Wow, that was fast: In default is a $650 million portion of a $2 billion loan package, signed in 2018.
By Wolf Richter for WOLF STREET.
“20 Times Square,” a newly built tower at 701 Seventh Avenue in Manhattan, has six retail floors, two underground and four above ground, totaling 75,000 square feet of rentable space. On top of the retail space is the 452 room Edition Hotel. Work started in 2015, when Manhattan’s brick-and-mortar retail properties were still flying high.
The property features “200 linear feet of wraparound frontage” with a “25-foot-tall glass storefront,” plus on the outside of the building – this being Times Square – an 18,000 square foot high-definition LED screen. “Be in the heart of the heart,” the property’s website says, in terms of renting retail space at Times Square. “Retail with the power to move you,” it promises.
Alas, 90% of the retail space is vacant, according to a foreclosure lawsuit filed on Monday. The lonesome tenant is a Hershey’s store, after the NFL Experience Times Square (by the National Football League and Cirque du Soleil) moved out of the 40,000 square feet of space it had rented because there weren’t enough customers.
And you know what’s coming next.
In 2018, the property, which was still being completed, was refinanced with a $2 billion loan package, led by French investment bank Natixis, according to The Real Deal at the time. This loan was used by Maefield Development to buy out partners in the deal, including Steve Witkoff, Michael Ashner’s Winthrop Realty Trust, Howard Lorber’s New Valley and the Carlton Group’s Howard Michaels. It turned out to be the largest real-estate loan in Manhattan in 2018.
Now a $650-million portion of this loan package – the leasehold mortgage – is in default, according to a lawsuit filed in Manhattan by the lender group led by Natixis, according to The Real Deal and the Wall Street Journal. The lender group – which includes Korea’s IGIS Asset Management, Israel’s Harel Insurance Investments & Financial Services, and Taiwan’s Cathay Life Insurance Co. – filed the suit to foreclose on the property. The suit claims:
- That Maefield failed to lease the retail space by the deadline on September 9, and that 90% has been vacant, despite assurances to the lenders that it was “negotiating to finalize and execute” a new lease.
- That the failure to lease the space by September 9 triggered the default.
- That Natixis had sent a final notice of deficiency in September.
- That there were “numerous undischarged mechanics’ liens recorded against the property,” filed by contractors that had not been paid.
- That Maefield has failed to sufficiently fund the reserve account to pay for construction expenses and complete the project.

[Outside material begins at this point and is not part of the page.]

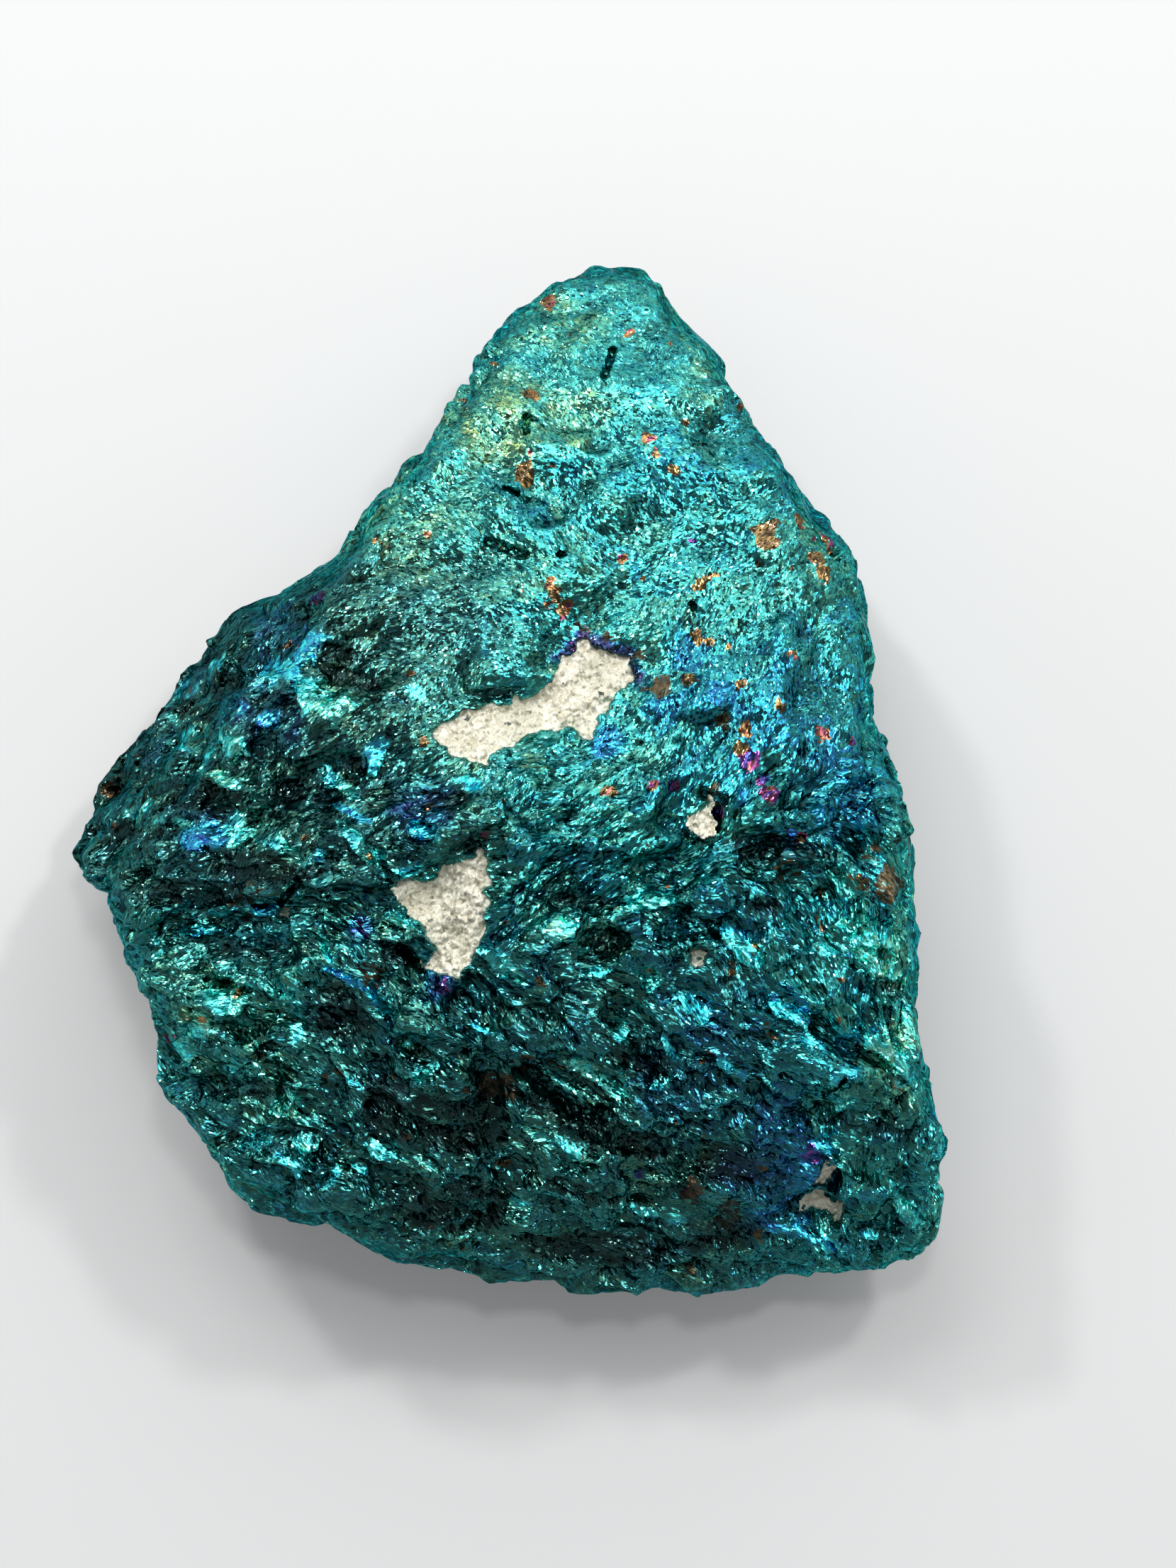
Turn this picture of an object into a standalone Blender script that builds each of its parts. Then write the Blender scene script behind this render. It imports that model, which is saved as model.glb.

Brick & mortar retail in the Times Square Bowtie area (Broadway and Seventh Avenue, and West 42nd to West 47th Streets) has been among the worst hit, in the already hard-hit Manhattan retail scene. According to Cushman & Wakefield, the vacant retail availability rates for direct and sublease space jumped from 22% in Q3 2018 to 31.1% in Q3 2019, “its highest point historically.”
According to the Real Estate Board of New York, in this area of Midtown, average asking rent plunged 49% from $3,683 per square foot per year in the first half of 2015 to $1,889 in the second half of 2019:
A foreclosure proceeding takes time. If the lenders cannot work out a deal with the borrowers, the lenders may end up with the property, which, given the current situation in the Times Square area, is unlikely to be a desirable outcome for the lenders. So they’re motivated to try to work out a deal.
The whole thing is complicated for the lenders. Due to how ownership is structured, the loan isn’t actually backed by the property, but by an entity that leases the property.
Maefield’s CEO Mark Siffin owns the entity that owns the land that the tower sits on, and this land is not part of the deal. The land is encumbered by a separate $900 million in debt, according to the WSJ, citing bond filings. Siffin also owns the entity that owns the actual building. And this entity leased the building to another one of its entities for 99 years, and it is this entity, according to the WSJ, that Natixis filed to foreclose on.